In the end, however, there was only one encounter that truly mattered -- the dinner meeting between Trump and Xi. Fortunately, Trump found it prudent to step back from the very edge of an abyss. Each leader is clearly enamored by what they see as the other's supreme power over his nation and world events. The one substantive difference is that Xi has no term limits, while Trump has two, or at most six years remaining in his tenure.

And their minimal progress averted an immediate crisis. Trump and Xi agreed to allow their people to talk, postponing for three months the January 1 deadline of crippling new American tariffs, and setting up the stock market for at least a temporary relief rally Monday morning.

At most of these G20 meetings, it is less the vast plenary sessions that set the tone and provide the headlines than the one-on-one conferences or even the brief "pull-aside" conversations between the assembled leaders, many with long dockets of grievances or issues to be explored.

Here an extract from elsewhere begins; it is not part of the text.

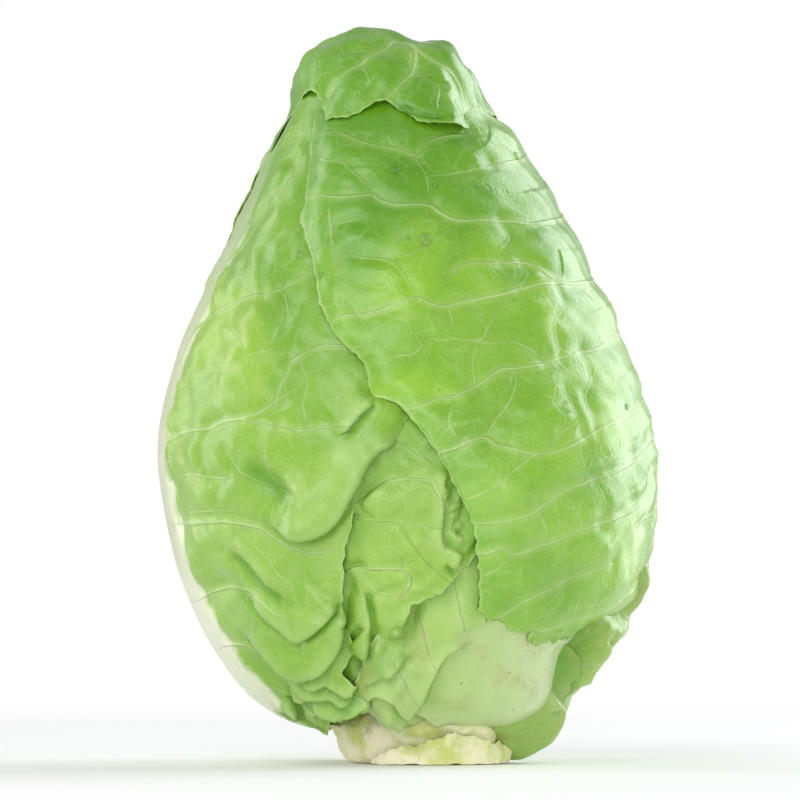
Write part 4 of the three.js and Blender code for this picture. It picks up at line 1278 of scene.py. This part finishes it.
def make_stem(material):
    profile = np.array([
        # radius, height behind, height at the front, depth of the scars
        [CUT_RADIUS - 4, 0, 0, 0], [CUT_RADIUS - 0.8, 1.1, 1.1, 0.6], [CUT_RADIUS + 0.8, 4, 4, 1.2],
        [CUT_RADIUS + 2, 8, 8, 1], [CUT_RADIUS + 3.4, 11.5, 11.5, 0.6], [CUT_RADIUS + 1, 13.4, 16, 0.3],
        [18, 14.8, 18, 0], [CORE_RADIUS, 16, 20, 0], [CORE_RADIUS, 30, 30, 0], [CORE_RADIUS - 2, 52, 52, 0],
        [CORE_RADIUS - 5.5, 70, 70, 0], [2, CORE_TOP - 1, CORE_TOP - 1, 0],
    ])
    face = np.array([[r, 0, 0, 0] for r in (4, 8, 12, 16, 19)])
    rows = np.vstack([face, along(profile, np.linspace(0, len(profile) - 1, 90))])
    turn = np.linspace(0, 2 * math.pi, 144, endpoint=False)
    radius, back, front, scars = (rows[:, k][:, None] for k in range(4))
    height = mix(back, front, smooth(-np.sin(turn), 0.1, 0.7))
    reach = radius + scars * (0.7 * np.sin(5 * turn) + 0.5 * np.sin(8 * turn + 1))
    rings = np.stack([STUMP_CENTRE + reach * np.cos(turn), reach * np.sin(turn), np.maximum(height, 0)], -1)
    rough = 0.35 * ripples(rings, 5, seed=71) + 0.15 * ripples(rings, 1.8, seed=72)
    rough *= smooth(rings[..., 2], 0.1, 2)
    rings[..., :2] += unit(rings[..., :2] - [STUMP_CENTRE, 0]) * rough[..., None]
    bottom, top = [STUMP_CENTRE, 0, 0], [STUMP_CENTRE, 0, CORE_TOP - 0.5]
    return stacked_piece("cut_stem", rings, bottom, top, material)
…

But this year, most of these meetings were either removed or downsized at the last minute, leaving Trump curiously muted -- perhaps quite astute moves by advisers anxious to avoid unfortunate headlines or worse from a personality rarely able to adapt to any diplomatic niceties. Of course, for some there is also the feeling that spending too much time in close proximity to or extended conversation with Trump would be the diplomatic equivalent of playing with a live hand grenade. One never knows when the pin's been pulled.

Still, it's a pretty sad state of affairs when the smartest move Trump could make was canceling meetings -- with Putin, for instance, when a direct, face-to-face confrontation might even have helped put a brake on Russian expansionism in the Black Sea and reclaiming of power in eastern Ukraine.

Petulance is hardly a savory sauce to spice any international gathering. While Trump's foul moods all too often seem to have set the table at international gatherings, most recently last month at the celebration of Veteran's Day in Paris, this time he was scarcely visible to allow any dark clouds to gather. Apart from the suspension of the cold war with China, there was little sense that the Trumpian agenda of America First and rest of the world be damned had changed one iota. Rather, the rest of the world seems simply to have accepted the new normal from its onetime leader and moved on.

Such an attitude toward Trump seemed to be how Japanese Prime Minister Shinzo Abe opened his conversation with the American president on the first day of the G20: "I want to congratulate you on your historic victory in the midterm election in the United States." This set me to wondering whether Abe had been reading any reports at all from the American elections, or had simply learned a vital lesson of dealing with his self-referential interlocutor.

In the end, while the United States refused to sign the G7 closing communique in June, this year the other G20 signatories simply wrote in American exceptionalism to the document, reflecting the view of much of the western world -- with the exception of the United States.

This allowed all sides to claim at least a modicum of success. On trade, the communique suggested it was a matter not of free trade but fair trade, failing to speak out on protectionism, while bowing to the American desire to reform the World Trade Organization, which most countries recognize could use some touching up, while not scrapping it entirely.

Equally, it allowed Trump a final swipe at a pet peeve on his way home, telling reporters on Air Force One that he planned to begin the mechanism to pull out of NAFTA "shortly," giving the newly Democratic House and GOP-led Senate six months to approve his revised pact he signed in Buenos Aires.

"Today is a great day for the United States," a senior administration official told reporters in a background briefing at the end of the G20. "Across the board, it was really a resounding success." And the official went on to explain that there was other language the administration liked on everything from transparent trade financing to women's empowerment, adding that the G20 even allowed the US to explain "why we are withdrawing from the job-killing Paris Agreement" on climate change -- while every other G20 nation committed to reinforcing and embracing its provisions.

In short, whatever victory the Trump administration might claim seemed to be for American exceptionalism rather than leadership. Quite a pyrrhic victory in the end -- and one the United States must find some way of overcoming if it is ever to assume any leadership role again.